Délais de paiement : les pouvoirs publics doivent se donner les moyens d’être exemplaires

A l’occasion de la prochaine parution du rapport de l’Observatoire des délais de paiement, la CPME souhaite rappeler l’importance de cette question pour les TPE et PME, souvent victimes de retards abusivement longs.

Certains grands donneurs d’ordre publics ou privés n’hésitent pas, disons-le, à se faire de la trésorerie sur le dos de leurs fournisseurs. Ces pratiques, loin d’être anecdotiques, engendrent un déficit de trésorerie estimé, chaque année, à 16 milliards d’euros pour les PME. Le résultat est là : 25% des défaillances d’entreprises sont directement liés à des retards de paiement.

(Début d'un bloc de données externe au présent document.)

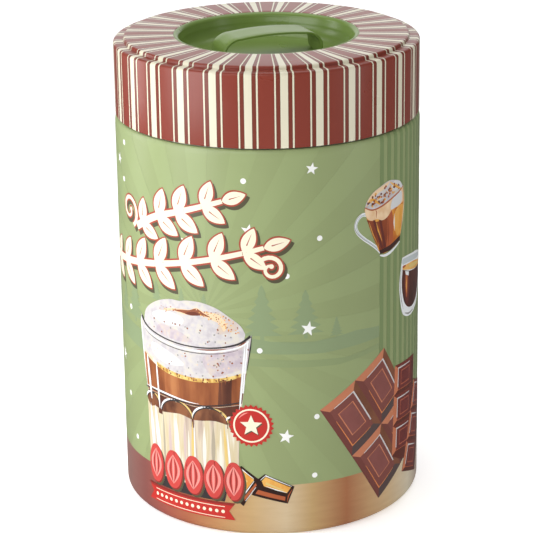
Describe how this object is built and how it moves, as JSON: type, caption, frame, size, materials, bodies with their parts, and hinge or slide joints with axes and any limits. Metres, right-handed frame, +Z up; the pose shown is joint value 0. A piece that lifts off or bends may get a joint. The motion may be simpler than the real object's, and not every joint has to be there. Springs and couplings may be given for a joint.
{
  "type": "round lithographed tin",
  "caption": "Round printed steel canister with a necked-in top and a deep slip-on lid, which has a finger well and a flush strap handle to lift it by.",
  "frame": {"origin": "on the axis, on the surface that the tin stands on", "axes": "+Z up the axis, the longest extent; -Y is the front of the printed picture"},
  "size_m": [0.115, 0.115, 0.1813],
  "materials": {
    "wall_print": "sage green offset print under gloss varnish",
    "lid_print": "brick red and cream stripes under gloss varnish",
    "green_lacquer": "glossy leaf green lacquer",
    "tinplate": "plain rolled tinplate with a clear lacquer",
    "silicone": "matt translucent white silicone"
  },
  "bodies": {
    "canister": {"body_wall": "wall_print", "bottom_end": "tinplate"},
    "lid": {"lid_shell": "lid_print", "lid_well": "green_lacquer", "lid_seal_ring": "silicone", "handle_strap": "green_lacquer"}
  },
  "joints": [
    {"name": "lid_lift", "type": "slide", "parent": "canister", "child": "lid", "axis": [0, 0, 1], "range_m": [0, 0.06]}
  ]
}
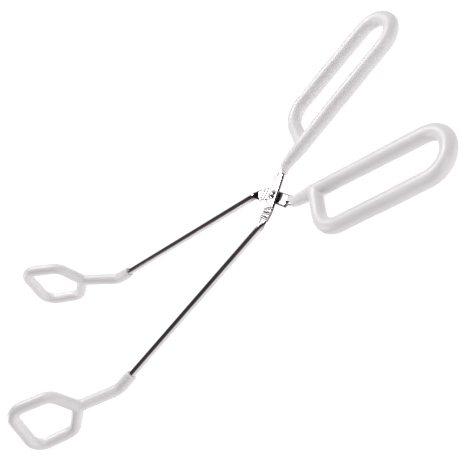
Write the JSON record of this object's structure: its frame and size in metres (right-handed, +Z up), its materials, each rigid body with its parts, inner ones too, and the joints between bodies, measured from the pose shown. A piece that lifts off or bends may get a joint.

Dans ce contexte, il est important de veiller à mettre en cohérence les actes et les discours. La pratique du « name and shame », qui permet de rendre public le nom des entreprises ayant un mauvais comportement avec leurs fournisseurs fait en effet apparaitre que plusieurs grandes entreprises épinglées sont signataires de la Charte « Relations Fournisseurs Responsables ».

La CPME, quant à elle, préconise le système de nantissement des créances publiques auprès des organismes sociaux. En clair, une entreprise pourra faire valoir ses créances sur des organismes sociaux pour diminuer d’autant les cotisations qu’elle doit. Cette mesure expérimentée en Guyane a fait ses preuves. Il est maintenant souhaitable de l’étendre à tout le territoire national.

Les pouvoirs publics doivent se donner les moyens d’être exemplaires.